--- start of Supplied entries ---
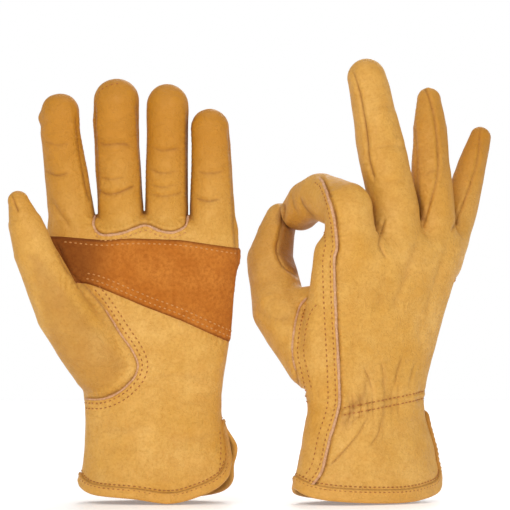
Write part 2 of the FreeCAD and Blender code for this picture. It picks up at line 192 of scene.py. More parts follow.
# The web of leather between thumb and hand.
WEBS = {
    "left": [(-46, 12, 108, 9.0), (-52, 4, 132, 7.0)],
    "right": [(-29, 37, 117, 9.0), (-17, 10, 121, 9.0)],
}
# The stalls, from inside the hand to the tip.
FINGERS = ("index", "middle", "ring", "little")
STALL_NAMES = FINGERS + ("thumb",)
STALLS = {
    "left": {
        "index": ([(-46.5, 0, 150, 14.5), (-50.2, 0, 175, 13.7), (-53.8, 3, 203, 12.5),
                   (-55.6, 7, 218, 12.0), (-55.8, 10, 229.6, 11.3)], 1.06),
        "middle": ([(-19.0, 0, 150, 14.5), (-20.7, 0, 179, 13.4), (-22.4, 3, 209, 13.3),
                    (-23.2, 7, 225, 13.8), (-22.6, 10, 236.6, 13.3)], 1.06),
        "ring": ([(6.5, 0, 150, 14.0), (6.7, 0, 178, 12.7), (7.0, 3, 207, 12.3), (7.2, 7, 222, 12.3),
                  (7.2, 10, 234.4, 12.2)], 1.06),
        "little": ([(33.8, 0, 146, 15.0), (33.5, 0, 173, 13.4), (33.2, 3, 198, 12.0),
                    (33.0, 6, 210, 11.6), (32.2, 9, 220.4, 11.2)], 1.06),
        "thumb": ([(-31.3, 9, 82, 18.8), (-54, 20, 112.5, 15.8), (-70.5, 27, 148, 12.7),
                   (-75.6, 29, 164, 10.5), (-79.8, 30, 178.1, 6.6)], 1.05),
    },
    "right": {
        "index": ([(-10, -2, 148, 15.0), (-11.5, 1, 173.8, 15.0), (-13.3, 30, 180, 14.0),
                   (-14.6, 42, 176.6, 13.2), (-14.7, 51, 170.8, 11.8)], 1.03),
        "middle": ([(22.5, 0, 142, 15.0), (21.4, 3, 171, 14.7), (14.6, 6, 205, 14.4), (10.6, 9, 229, 12.8),
                    (7.0, 11, 249.6, 11.5)], 1.04),
        "ring": ([(46.0, 2, 142, 14.0), (49.2, 4, 168, 12.4), (49.1, 8, 199, 11.6), (51.2, 12, 219, 10.4),
                  (52.9, 16, 236.5, 7.4)], 1.04),
        "little": ([(57.0, 7, 140, 11.3), (70.6, 13, 165, 10.6), (79.9, 16, 189, 9.2), (86.1, 18, 204, 7.5),
                    (91.0, 20, 214.4, 6.0)], 1.04),
        "thumb": ([(-27.3, 13, 84.5, 18.0), (-35.6, 40, 113, 16.4), (-28.6, 63, 142, 13.8),
                   (-22.0, 68, 155.5, 11.6), (-16.4, 71, 165.5, 9.8)], 1.05),
    },
}
# How softly the forms run into each other, in mm.
TOP_SOFT, FINGER_SOFT, WEB_SOFT, THUMB_SOFT, CORNER_SOFT = 10.0, 6.0, 10.0, 4.0, 3.0
FAR = 30.0  # the distance given where it is only known to be large

# Stalls that lie against each other: the two, the height their gap starts at, how far it leans to the first.
GAPS = {
    "left": [("index", "middle", 170, 0), ("middle", "ring", 172, 0), ("ring", "little", 169.5, 0)],
    "right": [("index", "middle", 160, 9), ("middle", "ring", 168, 0), ("ring", "little", 165, 0),
              ("index", "thumb", 140, 0)],
}
GAP = 0.7
GAP_DEEP = 6.0  # how far a gap reaches into a stall


def softened(columns, reach, width, mode="edge"):
    """Each column of numbers averaged under a bell curve."""
    kernel = np.exp(-0.5 * (np.arange(-reach, reach + 1) / width) ** 2)
    kernel /= kernel.sum()
    padded = [np.pad(column, reach, mode=mode) for column in columns.T]
    return np.stack([np.convolve(column, kernel, mode="valid") for column in padded], 1)


def smooth_table(side):
    """The sections resampled each millimetre and softened."""
    rows = np.array(SECTIONS[side], float)
    heights = np.arange(-12.0, 181.0)
    columns = np.stack([np.interp(heights, rows[:, 0], rows[:, c]) for c in range(1, 6)], 1)
    return heights, softened(columns, 12, 5.0).T


TABLES = {side: smooth_table(side) for side in SIDES}


def section(side, w):
    """Middle u, middle v, half width, half depth and squareness at a height."""
    heights, columns = TABLES[side]
    return [np.interp(w, heights, column) for column in columns]


def smooth_min(a, b, k):
    h = np.maximum(k - np.abs(a - b), 0.0) / k
    return np.minimum(a, b) - h * h * k * 0.25


def bar(p, a, b, flat):
    """Distance to a bar that tapers from point a to point b, a little flat in v."""
    start, end = np.array(a[:3], np.float32), np.array(b[:3], np.float32)
    way = end - start
    t = np.clip(((p - start) @ way) / float(way @ way), 0, 1)
    q = p - start - t[..., None] * way
    along = way / np.linalg.norm(way)
    side_way = np.array([1.0, 0, 0]) - along[0] * along
    side_way /= np.linalg.norm(side_way)
    front = np.cross(along, side_way)
    f = q @ front.astype(np.float32)
    d = np.sqrt((q * q).sum(-1) + f * f * (flat * flat - 1))
    return d - (a[3] + (b[3] - a[3]) * t)


def hand_distance(side, p):
    w = p[..., 2]
    cu, cv, a, b, n = section(side, w)
    x = np.abs(p[..., 0] - cu) / a
    y = np.abs(p[..., 1] - cv) / b
    r = (x**n + y**n + 1e-9) ** (1 / n)
    slope = np.sqrt((x ** (n - 1) / a) ** 2 + (y ** (n - 1) / b) ** 2 + 1e-9) * np.maximum(r, 0.15) ** (1 - n)
    d = (r - 1) / slope
    d = np.where(r < 0.5, np.minimum(d, -6.0), d)
    top = w - TOP[side]
    return -smooth_min(-d, -top, TOP_SOFT)


def chain(p, points, flat):
    """Distance to bars end to end; away from them it is only known to be large."""
    points = np.array(points, np.float32)
    reach = points[:, 3].max() + 9
    low, high = points[:, :3].min(0) - reach, points[:, :3].max(0) + reach
    if p.ndim == 4:
        lines = [p[:, 0, 0, 0], p[0, :, 0, 1], p[0, 0, :, 2]]
        where = tuple(slice(*np.searchsorted(line, (l, h))) for line, l, h in zip(lines, low, high))
    else:
        where = ((p > low) & (p < high)).all(-1)
    d = np.full(p.shape[:-1], FAR, np.float32)
    near = p[where]
    d[where] = np.minimum.reduce([bar(near, a, b, flat) for a, b in zip(points, points[1:])])
    return d


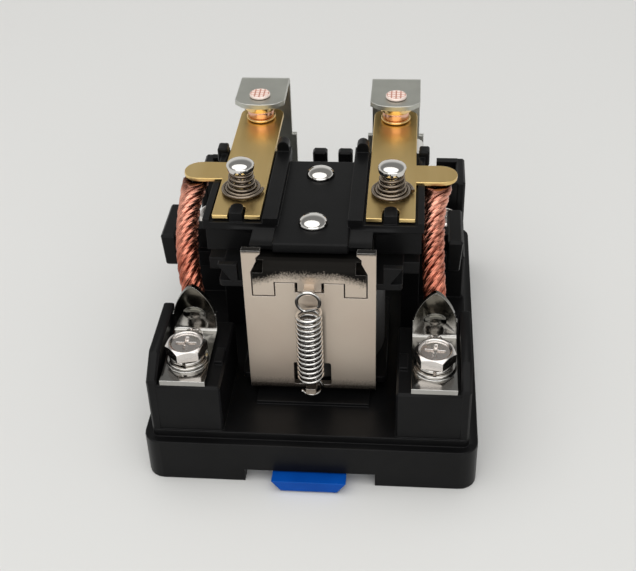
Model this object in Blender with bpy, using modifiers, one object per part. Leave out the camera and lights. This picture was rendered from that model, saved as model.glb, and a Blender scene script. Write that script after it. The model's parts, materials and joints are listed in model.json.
--- end of Supplied entries ---
The lines to collect are those holding the string "this"; copy them all.

# Completed exercise
Write part 2 of the FreeCAD and Blender code for this picture. It picks up at line 192 of scene.py. More parts follow.
Model this object in Blender with bpy, using modifiers, one object per part. Leave out the camera and lights. This picture was rendered from that model, saved as model.glb, and a Blender scene script. Write that script after it. The model's parts, materials and joints are listed in model.json.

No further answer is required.